What we need now, while America’s attention is focused on tightening the economic screws on kleptocrats, are the following five key pieces of top-line reform:

  • Remove the loopholes in the Corporate Transparency Act that omit certain “pooled investment” vehicles (like private equity and hedge funds) and certain trusts from reporting their true (also known as “beneficial”) owners to law enforcement, and include effective compliance, operative, and enforcement systems.
  • Ensure that the real estate sector and luxury goods sectors (including goods like art, planes, and yachts) will no longer be easy targets for money laundering and illicit financial flows by requiring an appropriate professional agent involved in the sale or purchase of these properties to identify and report beneficial owner clients and sources of funding, and, when necessary, to report suspicious activity to the Treasury Department’s Financial Crimes Enforcement Network (FinCEN).

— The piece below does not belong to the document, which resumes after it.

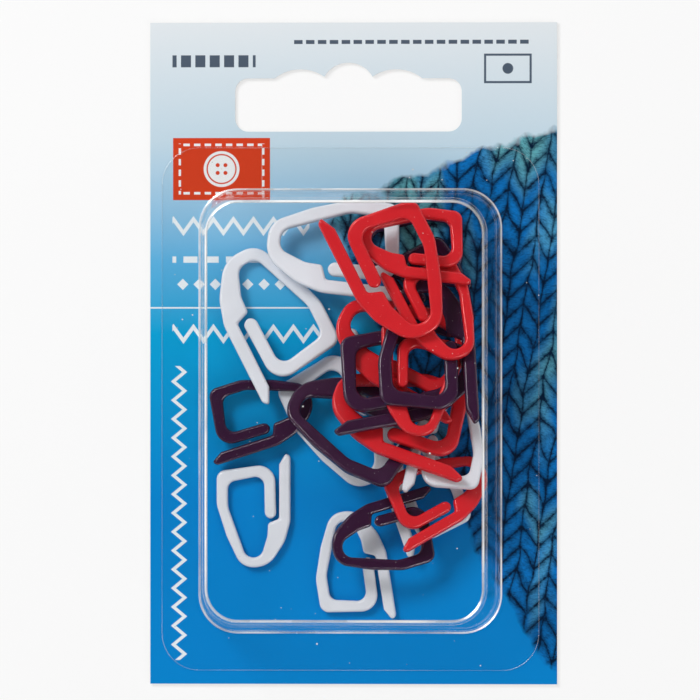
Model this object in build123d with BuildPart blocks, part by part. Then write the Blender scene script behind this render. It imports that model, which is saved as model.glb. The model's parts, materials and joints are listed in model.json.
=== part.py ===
from build123d import *
import math
import os
from typing import NamedTuple

os.makedirs("parts", exist_ok=True)

# A carded pack of locking stitch markers: a printed card with a hang slot, a clear blister
# sealed to its face, and a loose pile of moulded plastic markers in two sizes inside it.
# The pack lies on its back. X runs to its right, Y towards the hang slot and Z out of its
# face, with the origin at the middle of the card's back. Millimetres and degrees.

# Card
card_width = 65.0
card_length = 105.5
card_thickness = 0.5

# Hang slot, with its three bumps on the upper edge
slot_offset = -0.8
slot_width = 36.2
slot_height = 8.5
slot_top_margin = 8.9
slot_corner = 2.1
bump_radius = 4.42
bump_rise = 2.5
side_bump_radius = 6.66
side_bump_rise = 1.45
side_bump_spacing = 7.65

# Blister: its heat-sealed flange and its drawn bubble
blister_offset = -0.5
flange_width = 60.4
flange_length = 83.5
flange_corner = 6.0
flange_centre = -8.9
bubble_width = 48.0
bubble_length = 70.5
bubble_corner = 6.0
bubble_centre = -9.2
bubble_draft = 5.5
blister_wall = 0.35
rim_radius = 1.2
rim_relief_share = 0.42
lid_clearance = 0.15
wall_clearance = 0.15


class MarkerSize(NamedTuple):
    """Named sizes of one size of marker, seen with its needle on the right."""

    length: float
    width: float
    bar: float
    needle: float
    gap: float
    tail: float


# Markers. The bar is the moulded rod, the needle its springy leg, the gap lies between the
# needle and the post, and the tail is how far the needle runs past the base.
marker_thickness = 1.5
large_length = 21.8
large_width = 15.6
large_bar = 2.2
large_needle = 2.1
large_gap = 0.9
large_tail = 2.1
small_length = 16.6
small_width = 11.8
small_bar = 1.8
small_needle = 1.8
small_gap = 0.62
small_tail = 1.5
marker_sizes = {
    "large": MarkerSize(
        large_length, large_width, large_bar, large_needle, large_gap, large_tail
    ),
    "small": MarkerSize(
        small_length, small_width, small_bar, small_needle, small_gap, small_tail
    ),
}

# The needle's spring travel, and how far apart the markers lie in the pile
needle_opening = 6.0
pile_gap = 0.12
side_gap = 0.12
outline_step = 0.8
cut_overrun = 2.0
seating_passes = 3

# Shape of the outline. Each corner is a share of the width, a share of the length and a
# fillet radius as a share of the bar. The small corners of the shoulder and the tips are
# left sharp.
flank_shares = [
    (0.0, 0.40, 2.5),
    (0.135, 0.70, 3.0),
    (0.335, 1.0, 1.6),
    (0.70, 1.0, 2.2),
    (0.925, 0.75, 3.0),
    (1.0, 0.56, 2.5),
]
window_shares = [
    (0.60, 0.905, 0.9),
    (0.40, 0.905, 0.9),
]
heel_rise_share = 0.075
heel_radius_share = 0.85
heel_inner_radius_share = 0.75
window_side_share = 0.42
window_side_radius_share = 2.0
window_foot_share = 1.05
window_foot_radius_share = 0.8
post_height_share = 0.53
post_lean_share = 0.01
post_tip_cut_share = 0.32
base_corner_radius_share = 1.45
tail_heel_share = 0.75
tail_tip_share = 1.1
tail_tip_inset_share = 0.4
tail_rise_share = 0.01
needle_root_share = 0.535
shoulder_share = 0.575
shoulder_inset_share = 0.35
flexure_inset_share = 0.30
flexure_share = 0.70
flexure_radius_share = 1.5

# Where the ring ends and the springy arm begins
hinge_across_share = 0.5
parting_share = 0.553
parting_low_share = 0.537

# The pile, from the card upwards: colour, size, whether the marker lies face down, the place
# of its middle as shares of the bubble, its heading in degrees anticlockwise, and how far its
# right side and its upper side lean upwards in degrees.
pile_shares = [
    ("white", "large", True, -0.022, -0.023, 204, 0, 0),
    ("white", "small", True, 0.246, -0.176, 19, 0, 0),
    ("white", "small", False, 0.002, -0.344, 9, 0, 0),
    ("purple", "small", False, 0.115, -0.286, 108, -11, -7),
    ("purple", "small", True, 0.214, 0.373, 84, 0, 0),
    ("white", "small", True, -0.321, -0.236, 180, 0, 0),
    ("red", "small", False, 0.300, -0.182, -58, -8, -13),
    ("white", "small", True, 0.336, -0.070, -10, -4, -23),
    ("purple", "small", False, 0.288, 0.272, 216, 2, 13),
    ("purple", "small", False, -0.292, -0.002, -72, 0, 0),
    ("purple", "large", False, 0.016, -0.033, 68, -4, -23),
    ("red", "large", True, 0.172, -0.004, 72, -8, -22),
    ("white", "large", True, -0.259, 0.224, 27, 0, -9),
    ("red", "large", True, 0.177, 0.149, 62, -5, -14),
    ("purple", "large", False, 0.197, 0.082, -78, -5, -15),
    ("red", "small", False, 0.243, 0.059, 182, -5, -15),
    ("white", "large", True, -0.044, 0.373, 83, 2, -12),
    ("purple", "large", False, 0.292, 0.147, 4, -5, -15),
    ("red", "small", False, 0.310, 0.224, 208, -5, -15),
    ("red", "small", True, 0.222, 0.380, 84, -5, -15),
    ("red", "large", False, 0.173, 0.333, 207, -1, -3),
]
# The large purple marker whose needle lies along the blister's wall can open only this far.
walled_marker = "purple_large_3"
walled_opening = 2.0


def marker_corners(size):
    """Corners of a marker's outline and the fillet radius at each, starting at its heel."""
    width, length, bar = size.width, size.length, size.bar
    needle_inner = width - size.needle
    post_outer = needle_inner - size.gap
    post_inner = post_outer - bar
    lean = post_lean_share * width
    heel = heel_rise_share * length
    tip = post_height_share * length
    tip_cut = post_tip_cut_share * bar
    corners = [(0, heel, heel_radius_share * bar)]
    corners += [(x * width, y * length, r * bar) for x, y, r in flank_shares]
    corners += [
        (width, -tail_heel_share * size.tail, 0),
        (width - tail_tip_inset_share * size.needle, -tail_tip_share * size.tail, 0),
        (needle_inner, tail_rise_share * length, 0),
        (needle_inner, needle_root_share * length, 0),
        (post_inner + shoulder_inset_share * bar, shoulder_share * length, 0),
        (post_inner + flexure_inset_share * bar, flexure_share * length, flexure_radius_share * bar),
    ]
    corners += [(x * width, y * length, r * bar) for x, y, r in window_shares]
    corners += [
        (bar, window_side_share * length, window_side_radius_share * bar),
        (bar, heel + bar, heel_inner_radius_share * bar),
        (post_inner, window_foot_share * bar, window_foot_radius_share * bar),
        (post_inner + lean, tip - tip_cut, 0),
        (post_inner + lean + tip_cut, tip, 0),
        (post_outer + lean - tip_cut, tip, 0),
        (post_outer + lean, tip - tip_cut, 0),
        (post_outer - lean, 0, base_corner_radius_share * bar),
    ]
    return corners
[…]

  • Require private investment funds and their advisers to establish effective anti-money laundering programs, while also requiring investment advisors for those funds to report to the Securities and Exchange Commission the beneficial owners behind investments, as well as the investment positions of those funds.
  • Create a uniform definition of politically exposed persons (PEPs) and ensure that these individuals are identified and risks associated with them are appropriately addressed across all oversight and compliance functions in the U.S. anti-money laundering regime, in line with international Financial Action Task Force standards.
  • As with all laws and regulations, it will be necessary for Congress to consistently provide FinCEN and other applicable divisions within Treasury, such as the IRS criminal investigation unit, with the human and financial resources necessary to carry out supervisory and enforcement roles in order to effectively report illicit activity to relevant law enforcement institutions and enforce many of the reforms listed above. FinCEN has long been grossly underfunded. While the Russian invasion of Ukraine has led Congress to significantly increase the budget of FinCEN and the Office of Terrorism and Financial Intelligence for fiscal year 2022, we need to ensure that the resources for these agencies are there for the long term.

It’s time for the U.S. to stop kleptocrats and their cronies from hiding, protecting, and growing their ill-gotten gains in the U.S. financial system.